How we Built a Remote Working Development Environment in 8 Days for a Leading Broadcaster

Client Profile

  • Company: FTSE100
  • Industry: Media & Broadcasting
  • Country: Europe & America
  • Employees: 31,000+

Business Needs

  • Tight 2 month project deadline to integrate to deliver content in the US
  • 60 developers were working on site in Portugal but the first Covid-19 lockdown was imminent
  • Developers were using lots of ancillary and peripheral equipment on site (TVs, Apple TV, Roku, Playstation, iPad, iPhone etc)
  • Developers should not use a less secure home network
  • Developers need access to a secure company development environment from home

Project timeline (8 days total)

1. Initial process

2 days | Team of 4

  • Brainstorming all possible solutions
  • Noting any shortcomings or difficulties for each solution
  • Creating a prioritised list of solutions
  • Marking each solution for effort and security risk
  • Prioritising 2 solutions to be explored in parallel

2. Deep dive

2 days | 2 teams of 2

Solution 1 - Hotspot Investigation

The corporate laptops were very locked down, with strong security measures

  • End user teams did not want any corporate restrictions to be removed or make changes to software or desktop builds
  • Developers were using Cisco AnyConnect VPN software to establish a secure connection to the business, which has it's own additional security restrictions, and doesn't allow use of a hotspot

Solution 2 - Home Broadband Router Investigation

  • Buying & configuring a consumer grade TP Link router for use in the developer's home
  • Simulating and running up Cisco Any Connect VPN client to remotely access any resources and assets they need access to
  • There was no time to consider multiple VPN connections or terminating information on different equipment / locations in the business because of the huge volume of firewalls and security rules in place at the business
"We came to the realisation that within the timeframe, all we needed to do was to simulate the VPN connection without dealing with all the restrictions in place on the corporate laptops"

3. Build

3 days | Team of 4

  1. We bought a TP link home broadband router from Currys for about £50
  2. We researched products that could simulate Cisco AnyConnect and found Open Connect, but this could not be run on the TP Link device firmware.
  3. Open Connect needed a Linux based operating system or similar so we researched what network operating systems can run on a TP Link and found Open WRT an open source based network operating software
  4. We removed TP link firmware and installed OpenWRT and Open Connect along with a number of other networking packages
  5. Test, test, test...
  6. By day 3 we had a rough working solution with all relevant software packages, and tools that would let us simulate a Cisco AnyConnect VPN sessions, and connect to the clients Cisco VPN Gateways

4. Tactical Solution (1 day)

1 day | Team of 4

  • We refined and templated the solution
  • We document the full process from out of the box, to firing up, to establishing a connection
  • We handed off the solution and documentation to an internal business team
  • We remained on hand to help with troubleshooting post launch
  • Over time we continued to develop & refine the solution eventually building an image with a small web UI for the developers to provision and setup the device

Next steps

  1. Operational acceptance - We discussed how to improve it to a point it’ll be operationally accepted by the business or whether it’s a solution someone could purchase or request via relevant channels at the business
  2. Compliance friendliness - Original solution was tactical to fit the time constraints and it didn’t tick all the boxes for compliance, governance, security, operational acceptance criteria and more
  3. Security concerns - In the company office you can have set top boxes or TVs with no registration process without any concerns about security, but in the home, the device could end up anywhere, or get shipped to the wrong address so there were lots of security concerns around allowing effectively a guest full access to the business network.
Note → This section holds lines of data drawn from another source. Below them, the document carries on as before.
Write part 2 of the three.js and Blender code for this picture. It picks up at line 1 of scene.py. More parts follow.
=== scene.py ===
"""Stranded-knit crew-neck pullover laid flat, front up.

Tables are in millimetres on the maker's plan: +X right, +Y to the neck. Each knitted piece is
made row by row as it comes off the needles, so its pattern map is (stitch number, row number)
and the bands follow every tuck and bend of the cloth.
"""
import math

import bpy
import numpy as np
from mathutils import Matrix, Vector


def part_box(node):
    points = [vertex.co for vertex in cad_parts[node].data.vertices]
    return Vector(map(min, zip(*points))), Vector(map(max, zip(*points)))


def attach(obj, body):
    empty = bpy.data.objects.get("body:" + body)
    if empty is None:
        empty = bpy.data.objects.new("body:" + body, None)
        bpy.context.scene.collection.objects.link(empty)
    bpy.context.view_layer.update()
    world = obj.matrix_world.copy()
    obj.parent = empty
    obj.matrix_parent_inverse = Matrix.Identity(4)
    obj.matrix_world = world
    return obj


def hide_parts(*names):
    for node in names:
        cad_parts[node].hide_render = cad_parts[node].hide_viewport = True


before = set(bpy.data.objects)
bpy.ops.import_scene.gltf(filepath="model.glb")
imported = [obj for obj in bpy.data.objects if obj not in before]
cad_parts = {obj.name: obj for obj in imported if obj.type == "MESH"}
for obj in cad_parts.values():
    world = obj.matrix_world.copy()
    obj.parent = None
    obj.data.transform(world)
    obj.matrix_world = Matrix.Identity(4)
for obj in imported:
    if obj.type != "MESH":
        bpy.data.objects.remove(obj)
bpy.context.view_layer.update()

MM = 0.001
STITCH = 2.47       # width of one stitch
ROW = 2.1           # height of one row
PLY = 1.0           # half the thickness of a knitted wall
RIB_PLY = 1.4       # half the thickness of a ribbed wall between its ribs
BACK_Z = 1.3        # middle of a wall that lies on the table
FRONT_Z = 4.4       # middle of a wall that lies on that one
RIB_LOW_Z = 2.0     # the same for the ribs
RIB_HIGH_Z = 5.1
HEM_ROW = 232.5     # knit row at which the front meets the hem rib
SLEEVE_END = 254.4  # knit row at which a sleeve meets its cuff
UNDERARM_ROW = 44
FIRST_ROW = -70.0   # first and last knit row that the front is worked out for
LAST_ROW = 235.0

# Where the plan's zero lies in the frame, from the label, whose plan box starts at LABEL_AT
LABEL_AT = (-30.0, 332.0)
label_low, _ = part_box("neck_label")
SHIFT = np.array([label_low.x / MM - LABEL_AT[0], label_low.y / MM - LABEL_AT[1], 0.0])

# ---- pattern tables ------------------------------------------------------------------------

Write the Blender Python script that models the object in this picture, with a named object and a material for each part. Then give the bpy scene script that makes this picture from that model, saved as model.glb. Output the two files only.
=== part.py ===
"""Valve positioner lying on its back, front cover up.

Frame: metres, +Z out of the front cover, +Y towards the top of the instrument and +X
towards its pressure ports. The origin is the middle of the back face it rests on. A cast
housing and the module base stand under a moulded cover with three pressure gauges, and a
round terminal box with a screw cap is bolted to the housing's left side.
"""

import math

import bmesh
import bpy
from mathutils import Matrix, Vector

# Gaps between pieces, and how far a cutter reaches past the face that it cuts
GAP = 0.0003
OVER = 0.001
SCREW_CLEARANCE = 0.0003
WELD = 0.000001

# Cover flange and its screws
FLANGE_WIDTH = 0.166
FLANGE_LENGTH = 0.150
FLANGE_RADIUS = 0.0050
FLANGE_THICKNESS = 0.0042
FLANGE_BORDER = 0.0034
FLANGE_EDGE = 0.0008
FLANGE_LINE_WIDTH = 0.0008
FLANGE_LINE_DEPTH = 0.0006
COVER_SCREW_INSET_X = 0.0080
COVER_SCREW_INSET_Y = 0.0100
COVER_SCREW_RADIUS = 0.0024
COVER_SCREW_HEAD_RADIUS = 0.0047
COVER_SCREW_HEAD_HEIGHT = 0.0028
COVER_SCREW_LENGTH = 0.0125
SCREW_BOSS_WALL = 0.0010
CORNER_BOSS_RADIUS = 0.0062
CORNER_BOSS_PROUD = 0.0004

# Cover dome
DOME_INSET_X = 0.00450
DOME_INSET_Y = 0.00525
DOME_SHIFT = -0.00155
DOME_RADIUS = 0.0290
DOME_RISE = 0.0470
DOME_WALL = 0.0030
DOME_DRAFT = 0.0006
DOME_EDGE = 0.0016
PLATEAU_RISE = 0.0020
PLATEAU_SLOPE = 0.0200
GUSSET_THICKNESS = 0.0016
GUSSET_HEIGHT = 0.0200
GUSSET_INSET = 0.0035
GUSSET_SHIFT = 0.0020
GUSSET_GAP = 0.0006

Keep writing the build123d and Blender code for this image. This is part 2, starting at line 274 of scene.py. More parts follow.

This is why we were keen to implement a solution that was more strategic and addressed the wider security concerns.
  4. A more strategic solution - We worked with the operational, developers and security teams to detail requirements, and document various possible solution options
  5. Proof of concept - We completed 3 proof of concepts with vendors (Cisco Meraki, VMWare Velocloud, Fortinet) that would meet the developer, operational and security requirements

Successes

  1. Speed of delivery - Just 8 days to turn around a working scalable solution
  2. Huge increase in users - from the original 60 developers to over 700 just 9 months later
  3. Improved build and deployment - a refined, more robust image that can be deployed to multiple devices quickly over IP
  4. Plug & play - We simplified the process even further since first launch
  5. Lockdown friendly - This software has proven vital to the success of the integration project, but has also proved invaluable due to the Covid-19 lockdowns in Europe
  6. New feature - developers can now do low level diagnostic and packet captures (something they have to do quite often) much more easily - they can confirm and capture all of those packets, and put them in the cloud, for instance, to troubleshoot their diagnostics, which was very difficult for them previously
  7. Better monitoring - we worked with the security team to build better visibility for the solution utilising SPLUNK and logging from the OpenWRT kernel syslog messages.
  8. Better security - we worked with the security team to include more controls such as separate accounts, registering of end devices, introduced posture checks, security dashboards on SPLUNK.